Another issue that was discussed is that revocable biometrics do not address the problem of biometric spoofing. The fingerprint sensors available on smart phones are easily spoofed. This is related to the issue of liveness: a biometric authentication factor is the “something you are” element of the triple (“something you know”, “something you have ”, “something you are”), only if it can be verified that the biometric sample comes from the body of the individual who is trying to authenticate; and verifying liveness is difficult.

A third issue that was discussed is how to cope with the low entropy of biometric keys, and of biometric authentication factors in general. One solution that was mentioned is to combine biometrics with other factors. I then moved on to slides 10-11, which are related to multifactor authentication. Slide 10 proposes three-factor authentication using a biometric key, a password, and an uncertified key pair. Slide 11 points out that the password used in such three-factor authentication deserves protection against a security breach of a back-end database used by the verifier, even though it cannot by itself be used to authenticate to the verifier. Users often reuse passwords, and therefore a password has intrinsic value for the user, which should be protected.

Two methods of protecting the password are sketched out. One method is to store in the database a joint hash of the password, the biometric key, and the public key component of the uncertified key pair, instead of hashing the password with a salt stored in the database, as is usually done. The public key, which has high entropy, is treated as a shared secret between the verifier and the user's computing device.
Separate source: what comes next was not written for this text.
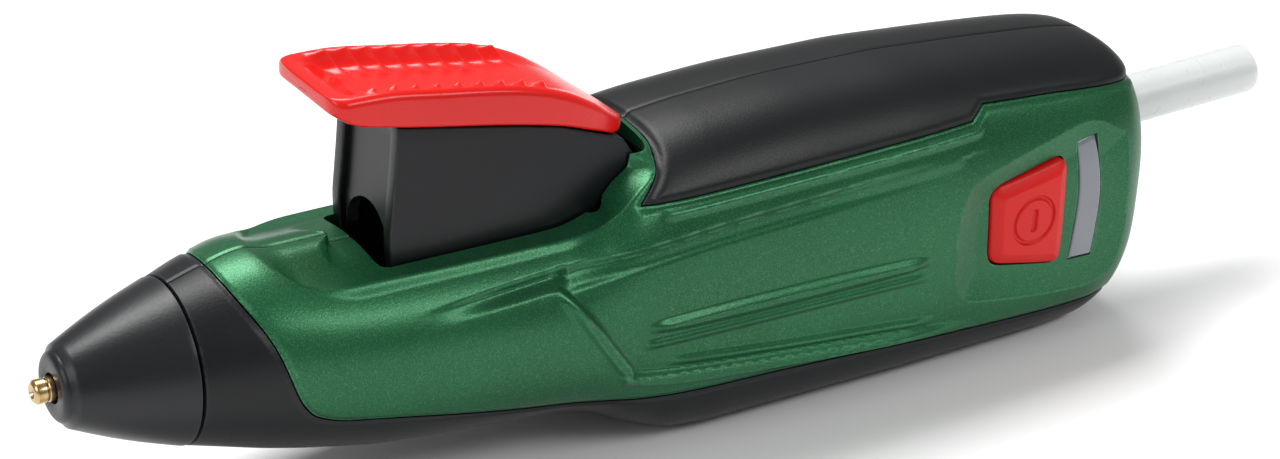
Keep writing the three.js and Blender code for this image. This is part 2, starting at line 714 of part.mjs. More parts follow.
// Melt chamber: a turned aluminium body with a flat above and below for the heater plates.
const CHAMBER_FRONT_X = 8;
const SHANK_R = 2;
const SHANK_END_X = 11;
const chamberShoulder = noseInsideAt(CHAMBER_R + RUN_GAP);
const HEATER_Z = CHAMBER_R - 0.8;
const HEATER_FRONT_X = COLLAR_X - 1.5 - HEATER_LENGTH;
const chamberTurned = turned([
  [CHAMBER_FRONT_X, SHANK_R + FIT_GAP],
  [CHAMBER_FRONT_X, noseInside(CHAMBER_FRONT_X) - RUN_GAP - 1],
  [chamberShoulder, CHAMBER_R],
  [CHAMBER_REAR_X, CHAMBER_R],
  [CHAMBER_REAR_X, CHAMBER_BORE_R],
  [SHANK_END_X + 5, CHAMBER_BORE_R],
  [SHANK_END_X + 1, 0.9],
  [SHANK_END_X + 0.2, 0.9],
  [SHANK_END_X + 0.2, SHANK_R + FIT_GAP],
]);
const heaterFlat = (sign) =>
  box(HEATER_FRONT_X - 0.5, COLLAR_X - 1, -FAR, FAR, ...(sign > 0 ? [HEATER_Z, FAR] : [-FAR, -HEATER_Z]));
addPart(glueGun, "melt_chamber", cut(solid(chamberTurned), heaterFlat(1), heaterFlat(-1)), aluminium);

// Brass nozzle: tip, hexagon and a shank that screws into the chamber.
const HEX_X = NOSE_FACE_X + 2.8;
const HEX_END_X = CHAMBER_FRONT_X - RUN_GAP;
const HEX_R = noseInside(HEX_X) - 0.6;
const nozzleTip = turned(
  [
    [0, 0],
    [0, NOZZLE_R - 0.25],
    [0.25, NOZZLE_R],
    [HEX_X + 1, NOZZLE_R],
    [HEX_X + 1, 0],
  ],
  16,
);
const nozzleHex = turned([[HEX_X, 0], [HEX_X, HEX_R], [HEX_END_X, HEX_R], [HEX_END_X, 0]], 6);
const nozzleShank = turned(
  [[HEX_END_X - 0.2, 0], [HEX_END_X - 0.2, SHANK_R], [SHANK_END_X, SHANK_R], [SHANK_END_X, 0]],
  16,
);
const nozzleBody = join(solid(nozzleTip), solid(nozzleHex), solid(nozzleShank));
const nozzleBore = join(
  barAlong(NOZZLE_BORE_R, -1, 2, 10),
  barAlong(2 * NOZZLE_BORE_R, 1.2, SHANK_END_X + 1, 10),
);
addPart(glueGun, "nozzle", nozzleBody.subtract(nozzleBore), brass);

// Heater plates on the flats, and the spring clip that presses them on.
const HEATER_HALF = HEATER_Z * 0.5;
for (const [side, sign] of [["upper", 1], ["lower", -1]]) {
  const plateShape = new THREE.BoxGeometry(HEATER_LENGTH, 2 * HEATER_HALF, HEATER_THICKNESS);
  const heater = addPart(glueGun, "heater_" + side, plateShape, ceramic);
  heater.position.x = HEATER_FRONT_X + HEATER_LENGTH / 2;
  heater.position.z = sign * (HEATER_Z + FIT_GAP + HEATER_THICKNESS / 2);
}
const CLIP_HALF = CHAMBER_R + 0.4;
const CLIP_TOP = HEATER_Z + 2 * FIT_GAP + HEATER_THICKNESS;
const CLIP_WALL = 0.6;
const clipLength = HEATER_LENGTH - 4;
const clipFront = HEATER_FRONT_X + 2;
const CLIP_CORNER_R = CLIP_TOP + 1;
const clipRear = clipFront + clipLength;
function clipBlock(front, rear, grow) {
  const half = CLIP_HALF + grow;
  const top = CLIP_TOP + grow;
  const corners = barAlong(CLIP_CORNER_R + grow, front, rear);
  return box(front, rear, -half, half, -top, top).intersect(corners);
}
const heaterClip = cut(
  clipBlock(clipFront, clipRear, CLIP_WALL),
  clipBlock(clipFront - 1, clipRear + 1, 0),
  box(clipFront - 1, clipRear + 1, 0, FAR, -3, 3),
);
addPart(glueGun, "heater_clip", heaterClip, steel);

// Collar that holds the chamber in the first rib.
const collarProfile = [
  [COLLAR_X, CHAMBER_R + FIT_GAP],
  [COLLAR_X, COLLAR_R - 1],
  [COLLAR_X + 0.8, COLLAR_R],
  [COLLAR_X + 2.6, COLLAR_R],
  [COLLAR_X + 2.6, CHAMBER_R + FIT_GAP],
];
addPart(glueGun, "chamber_collar", turned(collarProfile), heatPlastic);

// Silicone seal over the rear of the chamber, which the stick passes through.
const sealProfile = [
  [COLLAR_X + 2.9, CHAMBER_R + FIT_GAP],
  [COLLAR_X + 2.9, CHAMBER_R + 1.6],
  [GUIDE_FLANGE_X - FIT_GAP, CHAMBER_R + 1.6],
  [GUIDE_FLANGE_X - FIT_GAP, STICK_R + 0.5],
  [CHAMBER_REAR_X + FIT_GAP, STICK_R + 0.5],
  [CHAMBER_REAR_X + FIT_GAP, CHAMBER_R + FIT_GAP],
];
addPart(glueGun, "inlet_seal", turned(sealProfile), silicone);

// Flanged guide behind the seal: the spring stands on its rear end.
const INLET_GUIDE_END = FEED_BEND_X + 2;
const inletProfile = [
  [GUIDE_FLANGE_X, STICK_R + 0.5],
  [GUIDE_FLANGE_X, COLLAR_R],
  [GUIDE_FLANGE_X + 1.6, COLLAR_R],
  [GUIDE_FLANGE_X + 1.6, CARRIAGE_HALF - 0.2],
  [INLET_GUIDE_END, CARRIAGE_HALF - 0.2],
  [INLET_GUIDE_END, STICK_R + 0.5],
];
addPart(glueGun, "inlet_guide", turned(inletProfile), heatPlastic);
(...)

If it is not stored in the verifier's database, an adversary who breaches the security of the database and captures the joint hash is not able to use it to mount a dictionary attack against the password.

Another method is to use the password and the biometric key to regenerate the uncertified key pair from a protocredential, instead of sending them to the verifier as bearer tokens.

We have a patent granted on the protocredential method (US patent 9,185,111) and a patent pending on the joint hash method.